>>>

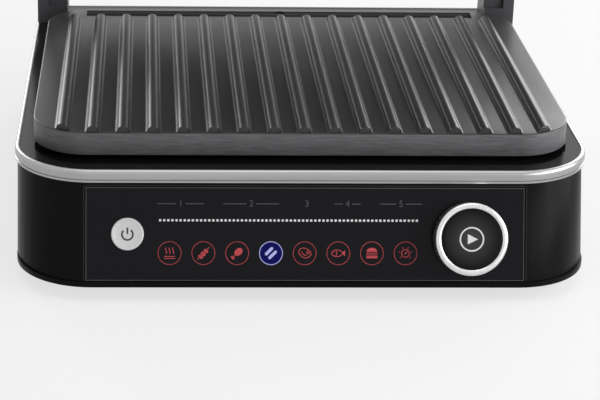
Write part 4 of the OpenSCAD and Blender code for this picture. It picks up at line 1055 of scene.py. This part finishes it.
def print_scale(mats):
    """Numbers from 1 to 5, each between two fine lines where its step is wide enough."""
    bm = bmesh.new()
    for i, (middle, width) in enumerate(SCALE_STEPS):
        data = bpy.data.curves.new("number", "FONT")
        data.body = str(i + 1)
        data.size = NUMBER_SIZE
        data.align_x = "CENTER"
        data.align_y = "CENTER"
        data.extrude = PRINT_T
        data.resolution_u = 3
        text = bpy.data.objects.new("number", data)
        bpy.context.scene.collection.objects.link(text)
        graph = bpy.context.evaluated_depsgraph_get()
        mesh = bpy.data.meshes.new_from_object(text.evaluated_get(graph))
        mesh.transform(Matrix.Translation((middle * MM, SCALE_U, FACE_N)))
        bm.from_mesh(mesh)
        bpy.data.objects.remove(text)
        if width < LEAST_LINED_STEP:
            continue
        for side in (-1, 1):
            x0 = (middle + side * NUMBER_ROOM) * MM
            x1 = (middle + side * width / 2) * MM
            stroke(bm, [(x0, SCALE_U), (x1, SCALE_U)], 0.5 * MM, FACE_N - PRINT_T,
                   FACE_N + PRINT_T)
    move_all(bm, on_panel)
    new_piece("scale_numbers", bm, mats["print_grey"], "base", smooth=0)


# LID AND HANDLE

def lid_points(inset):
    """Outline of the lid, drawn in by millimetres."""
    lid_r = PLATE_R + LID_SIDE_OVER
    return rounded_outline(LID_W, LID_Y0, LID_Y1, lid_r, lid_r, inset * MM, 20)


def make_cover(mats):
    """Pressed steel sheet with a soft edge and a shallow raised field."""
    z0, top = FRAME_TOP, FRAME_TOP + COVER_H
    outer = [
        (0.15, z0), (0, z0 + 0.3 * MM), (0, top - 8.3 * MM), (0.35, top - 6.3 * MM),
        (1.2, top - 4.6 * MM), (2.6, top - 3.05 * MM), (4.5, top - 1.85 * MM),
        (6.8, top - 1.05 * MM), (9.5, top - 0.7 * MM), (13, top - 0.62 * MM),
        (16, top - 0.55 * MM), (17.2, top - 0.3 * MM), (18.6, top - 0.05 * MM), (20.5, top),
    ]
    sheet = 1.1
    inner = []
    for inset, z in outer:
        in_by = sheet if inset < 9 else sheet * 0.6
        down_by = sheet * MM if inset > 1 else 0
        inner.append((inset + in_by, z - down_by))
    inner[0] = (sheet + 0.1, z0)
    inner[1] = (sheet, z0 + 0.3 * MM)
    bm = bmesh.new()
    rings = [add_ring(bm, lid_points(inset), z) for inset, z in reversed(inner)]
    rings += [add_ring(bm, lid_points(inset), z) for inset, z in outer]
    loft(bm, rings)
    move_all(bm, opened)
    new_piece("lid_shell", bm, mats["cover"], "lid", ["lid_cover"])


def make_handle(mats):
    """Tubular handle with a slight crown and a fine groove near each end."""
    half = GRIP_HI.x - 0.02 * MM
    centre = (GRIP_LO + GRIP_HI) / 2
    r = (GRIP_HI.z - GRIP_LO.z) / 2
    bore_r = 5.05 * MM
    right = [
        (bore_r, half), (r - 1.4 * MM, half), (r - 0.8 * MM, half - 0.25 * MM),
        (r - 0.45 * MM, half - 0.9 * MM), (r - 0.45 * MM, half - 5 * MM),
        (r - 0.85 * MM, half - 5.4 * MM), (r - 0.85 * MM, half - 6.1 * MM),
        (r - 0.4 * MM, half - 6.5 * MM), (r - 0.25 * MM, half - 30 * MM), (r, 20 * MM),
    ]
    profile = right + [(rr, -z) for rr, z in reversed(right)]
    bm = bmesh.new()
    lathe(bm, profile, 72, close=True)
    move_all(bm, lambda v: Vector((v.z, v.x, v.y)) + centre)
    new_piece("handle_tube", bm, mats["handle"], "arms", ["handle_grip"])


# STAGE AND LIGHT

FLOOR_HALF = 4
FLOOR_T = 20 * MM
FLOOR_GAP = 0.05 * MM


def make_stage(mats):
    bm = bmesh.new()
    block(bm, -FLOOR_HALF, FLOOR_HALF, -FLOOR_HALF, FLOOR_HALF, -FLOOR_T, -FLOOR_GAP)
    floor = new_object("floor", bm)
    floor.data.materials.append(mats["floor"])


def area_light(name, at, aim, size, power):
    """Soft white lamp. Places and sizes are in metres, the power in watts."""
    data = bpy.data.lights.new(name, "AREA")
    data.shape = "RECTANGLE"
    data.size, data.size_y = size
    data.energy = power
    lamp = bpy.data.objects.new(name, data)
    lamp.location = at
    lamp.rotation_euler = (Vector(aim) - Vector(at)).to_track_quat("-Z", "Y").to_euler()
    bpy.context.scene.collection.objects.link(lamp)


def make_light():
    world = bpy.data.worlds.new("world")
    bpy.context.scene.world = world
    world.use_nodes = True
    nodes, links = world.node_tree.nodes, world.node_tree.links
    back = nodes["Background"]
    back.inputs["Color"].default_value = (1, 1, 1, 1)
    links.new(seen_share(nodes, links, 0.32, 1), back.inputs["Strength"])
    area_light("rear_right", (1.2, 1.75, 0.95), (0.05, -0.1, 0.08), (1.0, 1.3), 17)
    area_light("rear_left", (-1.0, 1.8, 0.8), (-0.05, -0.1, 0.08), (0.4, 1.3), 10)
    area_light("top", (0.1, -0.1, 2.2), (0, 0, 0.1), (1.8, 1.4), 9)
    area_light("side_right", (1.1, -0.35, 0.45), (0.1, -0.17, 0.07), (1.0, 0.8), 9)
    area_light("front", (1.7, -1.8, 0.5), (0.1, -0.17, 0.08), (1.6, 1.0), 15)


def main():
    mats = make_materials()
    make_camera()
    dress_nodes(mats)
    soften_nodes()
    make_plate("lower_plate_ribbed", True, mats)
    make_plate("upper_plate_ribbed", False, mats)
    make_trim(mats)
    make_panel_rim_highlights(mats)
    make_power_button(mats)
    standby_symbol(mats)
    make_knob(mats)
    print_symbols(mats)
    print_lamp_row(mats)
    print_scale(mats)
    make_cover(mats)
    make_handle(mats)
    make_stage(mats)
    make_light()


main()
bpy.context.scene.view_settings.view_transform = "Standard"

<<<

#### [Challenge]
Write out the whole listing exactly.

#### [The completed task]
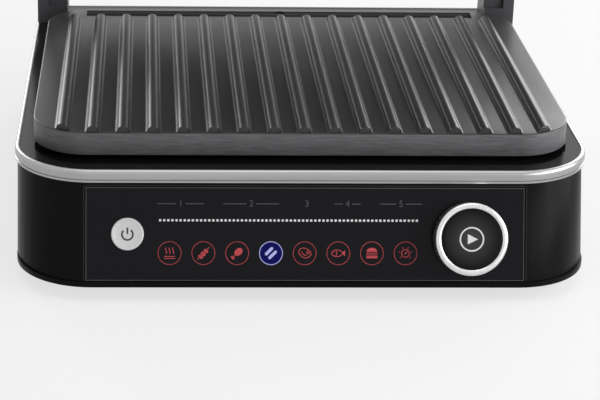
Write part 4 of the OpenSCAD and Blender code for this picture. It picks up at line 1055 of scene.py. This part finishes it.
def print_scale(mats):
    """Numbers from 1 to 5, each between two fine lines where its step is wide enough."""
    bm = bmesh.new()
    for i, (middle, width) in enumerate(SCALE_STEPS):
        data = bpy.data.curves.new("number", "FONT")
        data.body = str(i + 1)
        data.size = NUMBER_SIZE
        data.align_x = "CENTER"
        data.align_y = "CENTER"
        data.extrude = PRINT_T
        data.resolution_u = 3
        text = bpy.data.objects.new("number", data)
        bpy.context.scene.collection.objects.link(text)
        graph = bpy.context.evaluated_depsgraph_get()
        mesh = bpy.data.meshes.new_from_object(text.evaluated_get(graph))
        mesh.transform(Matrix.Translation((middle * MM, SCALE_U, FACE_N)))
        bm.from_mesh(mesh)
        bpy.data.objects.remove(text)
        if width < LEAST_LINED_STEP:
            continue
        for side in (-1, 1):
            x0 = (middle + side * NUMBER_ROOM) * MM
            x1 = (middle + side * width / 2) * MM
            stroke(bm, [(x0, SCALE_U), (x1, SCALE_U)], 0.5 * MM, FACE_N - PRINT_T,
                   FACE_N + PRINT_T)
    move_all(bm, on_panel)
    new_piece("scale_numbers", bm, mats["print_grey"], "base", smooth=0)


# LID AND HANDLE

def lid_points(inset):
    """Outline of the lid, drawn in by millimetres."""
    lid_r = PLATE_R + LID_SIDE_OVER
    return rounded_outline(LID_W, LID_Y0, LID_Y1, lid_r, lid_r, inset * MM, 20)


def make_cover(mats):
    """Pressed steel sheet with a soft edge and a shallow raised field."""
    z0, top = FRAME_TOP, FRAME_TOP + COVER_H
    outer = [
        (0.15, z0), (0, z0 + 0.3 * MM), (0, top - 8.3 * MM), (0.35, top - 6.3 * MM),
        (1.2, top - 4.6 * MM), (2.6, top - 3.05 * MM), (4.5, top - 1.85 * MM),
        (6.8, top - 1.05 * MM), (9.5, top - 0.7 * MM), (13, top - 0.62 * MM),
        (16, top - 0.55 * MM), (17.2, top - 0.3 * MM), (18.6, top - 0.05 * MM), (20.5, top),
    ]
    sheet = 1.1
    inner = []
    for inset, z in outer:
        in_by = sheet if inset < 9 else sheet * 0.6
        down_by = sheet * MM if inset > 1 else 0
        inner.append((inset + in_by, z - down_by))
    inner[0] = (sheet + 0.1, z0)
    inner[1] = (sheet, z0 + 0.3 * MM)
    bm = bmesh.new()
    rings = [add_ring(bm, lid_points(inset), z) for inset, z in reversed(inner)]
    rings += [add_ring(bm, lid_points(inset), z) for inset, z in outer]
    loft(bm, rings)
    move_all(bm, opened)
    new_piece("lid_shell", bm, mats["cover"], "lid", ["lid_cover"])


def make_handle(mats):
    """Tubular handle with a slight crown and a fine groove near each end."""
    half = GRIP_HI.x - 0.02 * MM
    centre = (GRIP_LO + GRIP_HI) / 2
    r = (GRIP_HI.z - GRIP_LO.z) / 2
    bore_r = 5.05 * MM
    right = [
        (bore_r, half), (r - 1.4 * MM, half), (r - 0.8 * MM, half - 0.25 * MM),
        (r - 0.45 * MM, half - 0.9 * MM), (r - 0.45 * MM, half - 5 * MM),
        (r - 0.85 * MM, half - 5.4 * MM), (r - 0.85 * MM, half - 6.1 * MM),
        (r - 0.4 * MM, half - 6.5 * MM), (r - 0.25 * MM, half - 30 * MM), (r, 20 * MM),
    ]
    profile = right + [(rr, -z) for rr, z in reversed(right)]
    bm = bmesh.new()
    lathe(bm, profile, 72, close=True)
    move_all(bm, lambda v: Vector((v.z, v.x, v.y)) + centre)
    new_piece("handle_tube", bm, mats["handle"], "arms", ["handle_grip"])


# STAGE AND LIGHT

FLOOR_HALF = 4
FLOOR_T = 20 * MM
FLOOR_GAP = 0.05 * MM


def make_stage(mats):
    bm = bmesh.new()
    block(bm, -FLOOR_HALF, FLOOR_HALF, -FLOOR_HALF, FLOOR_HALF, -FLOOR_T, -FLOOR_GAP)
    floor = new_object("floor", bm)
    floor.data.materials.append(mats["floor"])


def area_light(name, at, aim, size, power):
    """Soft white lamp. Places and sizes are in metres, the power in watts."""
    data = bpy.data.lights.new(name, "AREA")
    data.shape = "RECTANGLE"
    data.size, data.size_y = size
    data.energy = power
    lamp = bpy.data.objects.new(name, data)
    lamp.location = at
    lamp.rotation_euler = (Vector(aim) - Vector(at)).to_track_quat("-Z", "Y").to_euler()
    bpy.context.scene.collection.objects.link(lamp)


def make_light():
    world = bpy.data.worlds.new("world")
    bpy.context.scene.world = world
    world.use_nodes = True
    nodes, links = world.node_tree.nodes, world.node_tree.links
    back = nodes["Background"]
    back.inputs["Color"].default_value = (1, 1, 1, 1)
    links.new(seen_share(nodes, links, 0.32, 1), back.inputs["Strength"])
    area_light("rear_right", (1.2, 1.75, 0.95), (0.05, -0.1, 0.08), (1.0, 1.3), 17)
    area_light("rear_left", (-1.0, 1.8, 0.8), (-0.05, -0.1, 0.08), (0.4, 1.3), 10)
    area_light("top", (0.1, -0.1, 2.2), (0, 0, 0.1), (1.8, 1.4), 9)
    area_light("side_right", (1.1, -0.35, 0.45), (0.1, -0.17, 0.07), (1.0, 0.8), 9)
    area_light("front", (1.7, -1.8, 0.5), (0.1, -0.17, 0.08), (1.6, 1.0), 15)


def main():
    mats = make_materials()
    make_camera()
    dress_nodes(mats)
    soften_nodes()
    make_plate("lower_plate_ribbed", True, mats)
    make_plate("upper_plate_ribbed", False, mats)
    make_trim(mats)
    make_panel_rim_highlights(mats)
    make_power_button(mats)
    standby_symbol(mats)
    make_knob(mats)
    print_symbols(mats)
    print_lamp_row(mats)
    print_scale(mats)
    make_cover(mats)
    make_handle(mats)
    make_stage(mats)
    make_light()


main()
bpy.context.scene.view_settings.view_transform = "Standard"